Cars revolutionized the American way of life. Enthusiasts claimed that the automobile promoted family togetherness through evening rides, picnics, and weekend excursions. Critics decried squabbles between parents and teenagers over use of the automobile and an apparent decline in church attendance resulting from Sunday outings. Worst of all, charged critics, automobiles gave young people freedom and privacy, serving as "portable bedrooms" that couples could take anywhere.
The automobile also transformed the American landscape, quickly obliterating all traces of the horse and buggy past. During the 1920s, the country doubled its system of roads and highways. The nation spent over $2 billion annually building and maintaining roads. By 1929, there were 852,000 miles of roads in the United States, compared to just 369,000 miles in 1920. The car also brought pollution, congestion, and nearly 30,000 traffic deaths a year… The automobile industry provided an enormous stimulus for the national economy. By 1929, the industry produced 12.7 percent of all manufacturing output, and employed one out of every 12 workers. Automobiles, in turn, stimulated the growth of steel, glass, and rubber industries, along with the gasoline stations, motor lodges, campgrounds, and hot dog stands that do**tted the nation's roadways.
Alongside the automobile, the telephone and electricity also became emblems of the consumer economy. By 1930, two-thirds of all American households had electricity, and half of American households had telephones. As more and more of America's homes received electricity, new appliances followed: refrigerators, washing machines, vacuum cleaners, and toasters quickly took hold. Advertisers claimed that "labor saving" appliances would ease the sheer physical drudgery of housework, but they did not shorten the average housewife's work week. Women had to do more because standards of cleanliness kept rising. Sheets had to be changed weekly. The house had to be vacuumed daily. In short, social pressure expanded household chores to keep pace with the new technology. Far from liberating women, appliances imposed new standards of cleanliness.
Ready-to-wear clothing was another important innovation in America's expanding consumer economy. During World War I, the federal government defined standard clothing sizes to help the nation's garment industry meet the demand for military uniforms. Standard sizes meant that it was now possible to mass produce ready-to-wear clothing.

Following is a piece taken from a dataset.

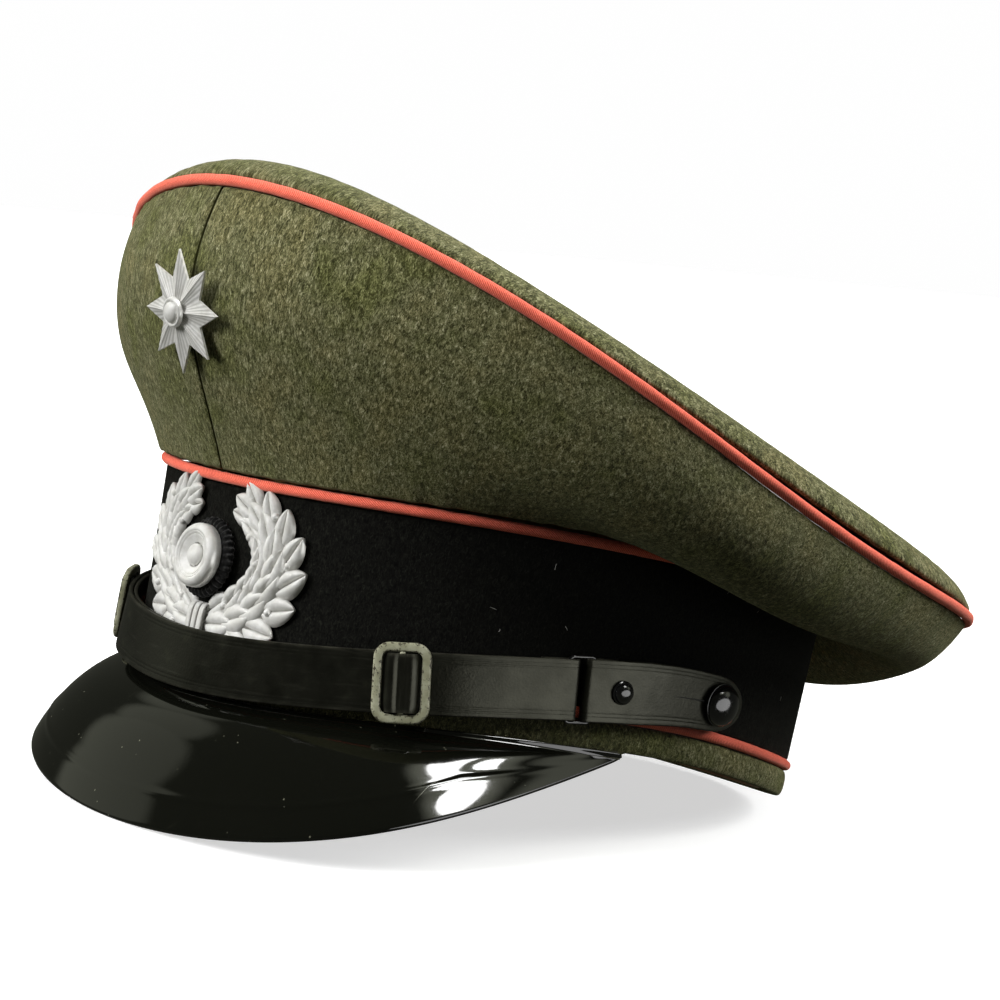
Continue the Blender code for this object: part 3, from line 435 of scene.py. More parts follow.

Since there was no copyright on clothing designs until the 1950s, garment manufacturers could pirate European fashions and reproduce them using less expensive fabrics.
Even the public's eating habits underwent far-reaching shifts. Americans began to consume fewer starches (like bread and potatoes) and to consume more fruit and sugar. But the most striking development was the shift toward processed foods. Instead of preparing food from scratch at home (plucking chickens, roasting nuts, or grinding coffee beans), an increasing number of Americans purchased foods that were ready-to-cook. Important innovations in food processing occurred during World War I as manufacturers learned how to efficiently produce canned and frozen foods. Processed foods saved homemakers enormous amounts of time in peeling, grinding, and cutting.
Installment credit soared during the 1920s. Banks offered the country's first home mortgages. Manufacturers of everything--from cars to irons--allowed consumers to pay "on time." About 60 percent of all furniture and 75 percent of all radios were purchased on installment plans. In contrast to a Victorian society that had placed a high premium on thrift and saving, the new consumer society emphasized spending and borrowing.
A fundamental shift took place in the American economy during the 1920s. The nation's families spent a declining proportion of their income on necessities (food, clothing, and utilities) and an increasing share on appliances, recreation, and a host of new consumer products. As a result, older industries, such as textiles, railroads, and steel, declined, while newer industries, such as appliances, automobiles, aviation, chemicals, entertainment, and processed foods, surged ahead rapidly.